What you need to do
Return the lines from the one that contains "# ---- check" through the one that contains "obj.matrix_world = world", both included, exactly as written and with nothing added.

## Start

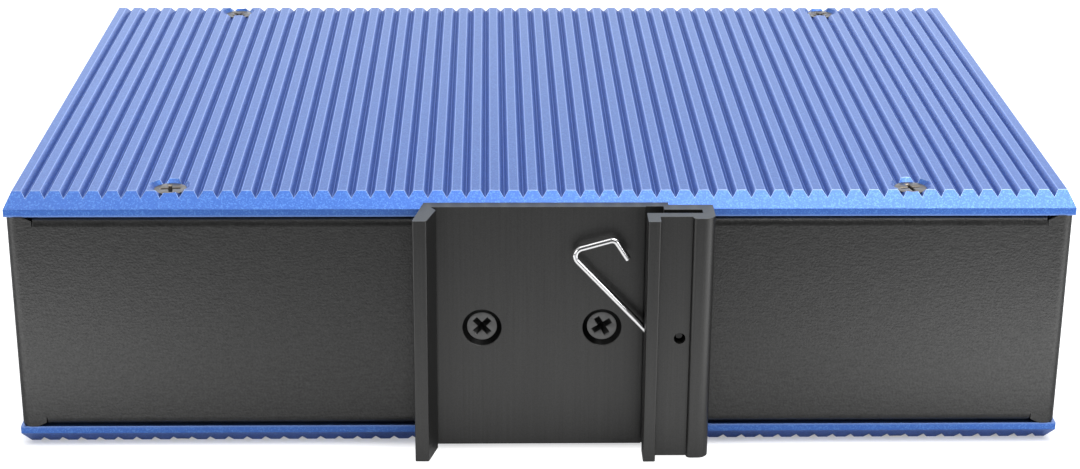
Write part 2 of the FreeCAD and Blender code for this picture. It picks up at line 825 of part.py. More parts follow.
# ---- ports on the board's front edge ----
def port_jack(number, x):
    """Stacked two-port socket; local origin: middle of its rear, on the board."""
    label = f"port_jack_{number}"
    body = new_body(label)
    face = new_sketch(body, label + "_face", "XZ_Plane")
    half = s.jack_width / 2
    rectangle(face, -half, 0, half, s.jack_height)
    pad(body, face, s.jack_depth, backwards=True)
    middle = s.jack_height / 2
    sockets = new_sketch(body, label + "_sockets", "XZ_Plane", lift=-s.jack_depth)
    latches = new_sketch(body, label + "_latches", "XZ_Plane", lift=-s.jack_depth)
    for side in (-1, 1):
        edge = middle - s.socket_wall
        shoulder = edge - s.latch_height
        floor = shoulder - s.socket_height
        rectangle(sockets, -s.socket_width / 2, middle + side * floor,
                  s.socket_width / 2, middle + side * shoulder)
        rectangle(latches, -s.latch_width / 2, middle + side * shoulder,
                  s.latch_width / 2, middle + side * edge)
    pocket(body, sockets, s.socket_depth, backwards=True)
    pocket(body, latches, s.latch_depth, backwards=True)
    return keep(place(body, x, front_y - s.jack_depth, board_top), label)


def sfp_cage(number, x):
    """Folded cage, open to the front; local origin: middle of its rear, on the board."""
    label = f"sfp_cage_{number}"
    body = new_body(label)
    face = new_sketch(body, label + "_face", "XZ_Plane")
    half = s.cage_width / 2
    rectangle(face, -half, 0, half, s.cage_height)
    pad(body, face, s.cage_depth, backwards=True)
    mouth = new_sketch(body, label + "_mouth", "XZ_Plane", lift=-s.cage_depth)
    inside = half - s.cage_wall
    rectangle(mouth, -inside, s.cage_wall, inside, s.cage_height - s.cage_wall)
    pocket(body, mouth, s.cage_depth - s.cage_wall, backwards=True)
    keep(place(body, x, front_y - s.cage_depth, board_top), label)
    block(f"sfp_connector_{number}", s.connector_width, s.connector_depth, s.connector_height,
          x, front_y - s.cage_depth + s.cage_wall + s.connector_depth / 2, board_top + s.cage_wall)


for number, x in enumerate(jack_x, 1):
    port_jack(number, x)
for number, x in enumerate(cage_x, 1):
    sfp_cage(number, x)

# ---- lamps: a stacked block on the board, each lamp reaching the port face ----
lamp_face = front_y - s.sheet - s.board_front_gap
block("indicator_block", s.lamp_block_width, s.lamp_block_depth, s.lamp_count * s.lamp_pitch,
      lamp_x, lamp_face - s.lamp_block_depth / 2, board_top)
group("indicator_lamps", upright_box("lamp", s.lamp_width, s.lamp_height, s.sheet + s.board_front_gap),
      [(lamp_x, lamp_face, board_top + z) for z in lamp_z], turn=((1, 0, 0), -90))

# ---- ground screw on the port face ----
washer = ring("ground_washer", s.washer_width, s.screw_clearance, s.washer_thickness,
              six_sided=False)
keep(place(washer, ground_x, front_y, middle_z, ((1, 0, 0), -90)), "ground_washer")
ground_screw = pan_screw("ground_screw", s.ground_head, s.ground_head_height, s.ground_screw_length)
keep(place(ground_screw, ground_x, front_y + s.washer_thickness, middle_z, ((1, 0, 0), -90)),
     "ground_screw")
ground_nut = ring("ground_nut", s.nut_width, thread_hole, s.nut_length)
keep(place(ground_nut, ground_x, front_y - s.sheet, middle_z, ((1, 0, 0), 90)), "ground_nut")


# ---- power input in the left end ----
def terminal_header():
    """Local origin: middle of the mouth's foot, on the end wall's outer face; X into the case."""
    body = new_body("terminal_header")
    half = header_length / 2
    face = new_sketch(body, "header_face", "YZ_Plane")
    rectangle(face, -half, 0, half, s.header_height)
    pad(body, face, s.header_depth)
    mouth = new_sketch(body, "header_mouth", "YZ_Plane")
    inside = half - s.header_wall
    rectangle(mouth, -inside, s.header_wall, inside, s.header_height - s.header_wall)
    pocket(body, mouth, s.header_depth - s.header_back, backwards=True)
    slots = new_sketch(body, "header_pin_slots", "YZ_Plane")
    middle, arm = s.header_height / 2, s.header_pin / 2
    for y in pole_y:
        rectangle(slots, y - arm, middle - arm, y + arm, middle + arm)
    pocket(body, slots, backwards=True)
    return keep(place(body, -body_half, case_y, board_top), "terminal_header")


def header_pin():
    """Bent pin: through the header's back, then down to the board."""
    body = new_body("header_pin")
    side = new_sketch(body, "pin_side", "XZ_Plane")
    middle, arm = s.header_height / 2, s.header_pin / 2
    heel = s.header_depth + s.pin_tail
    outline(side, [
        (s.pin_recess, middle - arm), (heel - s.header_pin, middle - arm),
        (heel - s.header_pin, 0), (heel, 0), (heel, middle + arm), (s.pin_recess, middle + arm),
    ])
    pad(body, side, s.header_pin, both_ways=True)
    return body


poles = SIZES["terminal_poles"]
pole_y = [s.pole_pitch * (number - (poles - 1) / 2) for number in range(poles)]
terminal_header()
group("header_pins", header_pin(), [(-body_half, case_y + y, board_top) for y in pole_y])

# ---- parts on the board ----
chip_x, chip_y = s.chip_share * s.case_length, rear_y + s.chip_y
block("switch_chip", s.chip_width, s.chip_width, s.chip_thickness, chip_x, chip_y, board_top)
pad_z = board_top + s.chip_thickness
block("chip_pad", s.chip_width, s.chip_width, s.chip_pad_thickness, chip_x, chip_y, pad_z)
block_z = pad_z + s.chip_pad_thickness
block("heat_block", s.block_width, s.block_width, middle_z + half_height - block_z,
      chip_x, chip_y, block_z)
power_y = rear_y + s.power_y
block("power_transformer", s.transformer_length, s.transformer_width, s.transformer_height,
      s.transformer_share * s.case_length, power_y, board_top)


line_chip = upright_box("line_chip", s.line_chip_width, s.line_chip_width, s.line_chip_thickness)
line_chip_y = front_y - s.jack_depth - s.line_chip_gap - s.line_chip_width / 2
group("line_chips", line_chip,
      [(s.line_chip_share * s.case_length + side * s.line_chip_pitch / 2, line_chip_y, board_top)
       for side in (-1, 1)])
inductor = upright_box("inductor", s.inductor_width, s.inductor_width, s.inductor_height)
group("power_inductors", inductor,
      [(s.inductor_share * s.case_length + side * s.inductor_pitch / 2, power_y, board_top)
       for side in (-1, 1)])
capacitor = doc.addObject("Part::Cylinder", "capacitor")
bind(capacitor, "Radius", s.capacitor_width / 2)
bind(capacitor, "Height", s.capacitor_height)
group("storage_capacitors", capacitor,
      [(s.capacitor_share * s.case_length + s.capacitor_pitch * number, rear_y + s.capacitor_y,
        board_top)
       for number in range(SIZES["capacitor_count"])])

# ---- check and write ----
doc.recompute()
for item in doc.Objects:
    if "Invalid" in item.State or "Error" in item.State:
        raise RuntimeError(f"{item.Label} failed: {item.State}")
    if item.isDerivedFrom("PartDesign::Feature") and item.isDerivedFrom("PartDesign::FeatureSubtractive"):
        if item.BaseFeature.Shape.Volume - item.Shape.Volume < 1e-6:
            raise RuntimeError(f"{item.Label} cuts nothing")

os.makedirs("parts", exist_ok=True)
for item in nodes:
    shape = item.Shape
    if shape.isNull() or not shape.isValid() or not shape.Solids:
        raise RuntimeError(f"{item.Label} has no valid solid")
    shape.exportStep(f"parts/{item.Label}.step")
    box = shape.BoundBox
    print(f"{item.Label}: {len(shape.Solids)} solids, {shape.Volume:.1f} mm3, "
          f"x {box.XMin:.2f} {box.XMax:.2f} y {box.YMin:.2f} {box.YMax:.2f} z {box.ZMin:.2f} {box.ZMax:.2f}")
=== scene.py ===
"""DIN rail network switch lying on its side: finishes, small trim, studio and camera."""
import json
import math

import bmesh
import bpy
from mathutils import Matrix, Vector


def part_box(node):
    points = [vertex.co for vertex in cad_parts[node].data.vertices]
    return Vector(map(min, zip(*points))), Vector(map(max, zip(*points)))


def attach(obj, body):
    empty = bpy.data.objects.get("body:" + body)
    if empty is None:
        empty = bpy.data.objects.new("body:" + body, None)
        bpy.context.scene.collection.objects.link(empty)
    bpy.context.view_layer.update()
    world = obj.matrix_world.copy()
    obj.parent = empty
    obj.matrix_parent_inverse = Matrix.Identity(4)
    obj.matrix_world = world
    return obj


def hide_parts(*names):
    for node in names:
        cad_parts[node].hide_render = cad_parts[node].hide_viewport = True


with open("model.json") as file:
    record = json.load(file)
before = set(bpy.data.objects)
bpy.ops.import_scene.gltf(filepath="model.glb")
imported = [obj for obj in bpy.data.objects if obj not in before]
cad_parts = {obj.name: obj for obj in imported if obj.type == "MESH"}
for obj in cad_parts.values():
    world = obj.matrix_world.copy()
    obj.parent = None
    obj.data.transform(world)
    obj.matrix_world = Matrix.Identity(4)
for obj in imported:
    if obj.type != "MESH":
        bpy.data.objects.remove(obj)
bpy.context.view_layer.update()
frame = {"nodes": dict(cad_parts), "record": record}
MM = 0.001

# Sizes of the solids that the finishes and the small trim follow.
RIDGE_PITCH = 2.935 * MM
RIDGE_FLAT = 1.48 * MM
GROOVE_DEPTH = 0.95 * MM
GROOVE_MOUTH = (RIDGE_PITCH - RIDGE_FLAT) / 2   # from a groove's middle to its edge
PANEL_EDGE = 1.2 * MM                           # upright edge under the long bevels
SCREW_SHANK = 1.5 * MM                          # radius
PANEL_HEAD = 5.2 * MM
CLIP_HEAD = 4.8 * MM
CLIP_COUNTERSINK = 6.2 * MM
GROUND_HEAD = 5.8 * MM
GROUND_HEAD_HEIGHT = 2.1 * MM
SOCKET_WALL = 1.9 * MM
LATCH_HEIGHT = 2.0 * MM
SOCKET_HEIGHT = 7.0 * MM

# The side panels' ridges lie equally far above and below the middle of the case.
MIDDLE_Z = sum(corner[2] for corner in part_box("chassis")) / 2
PANEL_FOOT, PANEL_FACE = (corner[2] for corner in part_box("upper_side_panel"))
PANEL_THICKNESS = PANEL_FACE - PANEL_FOOT
PANEL_BEVEL = PANEL_THICKNESS - PANEL_EDGE
RIDGE_TOP = PANEL_FACE - MIDDLE_Z


# ---- finishes ----
class Signal:
    """What one socket of a tree gives; sums of signals add their own maths nodes."""

    def __init__(self, net, socket):
        self.net = net
        self.socket = socket

    def maths(self, operation, *terms):
        return self.net.node("ShaderNodeMath", {"operation": operation}, dict(enumerate(terms)))

    def __add__(self, other):
        return self.maths("ADD", self, other)

    def __sub__(self, other):
        return self.maths("SUBTRACT", self, other)

    def __rsub__(self, other):
        return self.maths("SUBTRACT", other, self)

    def __mul__(self, other):
        return self.maths("MULTIPLY", self, other)

    def __truediv__(self, other):
        return self.maths("DIVIDE", self, other)

    def __gt__(self, other):
        return self.maths("GREATER_THAN", self, other)

    def __lt__(self, other):
        return self.maths("LESS_THAN", self, other)

    __radd__ = __add__
    __rmul__ = __mul__

    def __abs__(self):
        return self.maths("ABSOLUTE", self)

    def fraction(self):
        return self.maths("FRACT", self)

    def larger(self, other):
        return self.maths("MAXIMUM", self, other)

    def between(self, low, high):
        """0 up to low and 1 from high on, with a smooth rise between."""
        return self.net.node("ShaderNodeMapRange", {"interpolation_type": "SMOOTHSTEP"},
                             {"Value": self, "From Min": low, "From Max": high})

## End

The reply
# ---- check and write ----
doc.recompute()
for item in doc.Objects:
    if "Invalid" in item.State or "Error" in item.State:
        raise RuntimeError(f"{item.Label} failed: {item.State}")
    if item.isDerivedFrom("PartDesign::Feature") and item.isDerivedFrom("PartDesign::FeatureSubtractive"):
        if item.BaseFeature.Shape.Volume - item.Shape.Volume < 1e-6:
            raise RuntimeError(f"{item.Label} cuts nothing")

os.makedirs("parts", exist_ok=True)
for item in nodes:
    shape = item.Shape
    if shape.isNull() or not shape.isValid() or not shape.Solids:
        raise RuntimeError(f"{item.Label} has no valid solid")
    shape.exportStep(f"parts/{item.Label}.step")
    box = shape.BoundBox
    print(f"{item.Label}: {len(shape.Solids)} solids, {shape.Volume:.1f} mm3, "
          f"x {box.XMin:.2f} {box.XMax:.2f} y {box.YMin:.2f} {box.YMax:.2f} z {box.ZMin:.2f} {box.ZMax:.2f}")
=== scene.py ===
"""DIN rail network switch lying on its side: finishes, small trim, studio and camera."""
import json
import math

import bmesh
import bpy
from mathutils import Matrix, Vector


def part_box(node):
    points = [vertex.co for vertex in cad_parts[node].data.vertices]
    return Vector(map(min, zip(*points))), Vector(map(max, zip(*points)))


def attach(obj, body):
    empty = bpy.data.objects.get("body:" + body)
    if empty is None:
        empty = bpy.data.objects.new("body:" + body, None)
        bpy.context.scene.collection.objects.link(empty)
    bpy.context.view_layer.update()
    world = obj.matrix_world.copy()
    obj.parent = empty
    obj.matrix_parent_inverse = Matrix.Identity(4)
    obj.matrix_world = world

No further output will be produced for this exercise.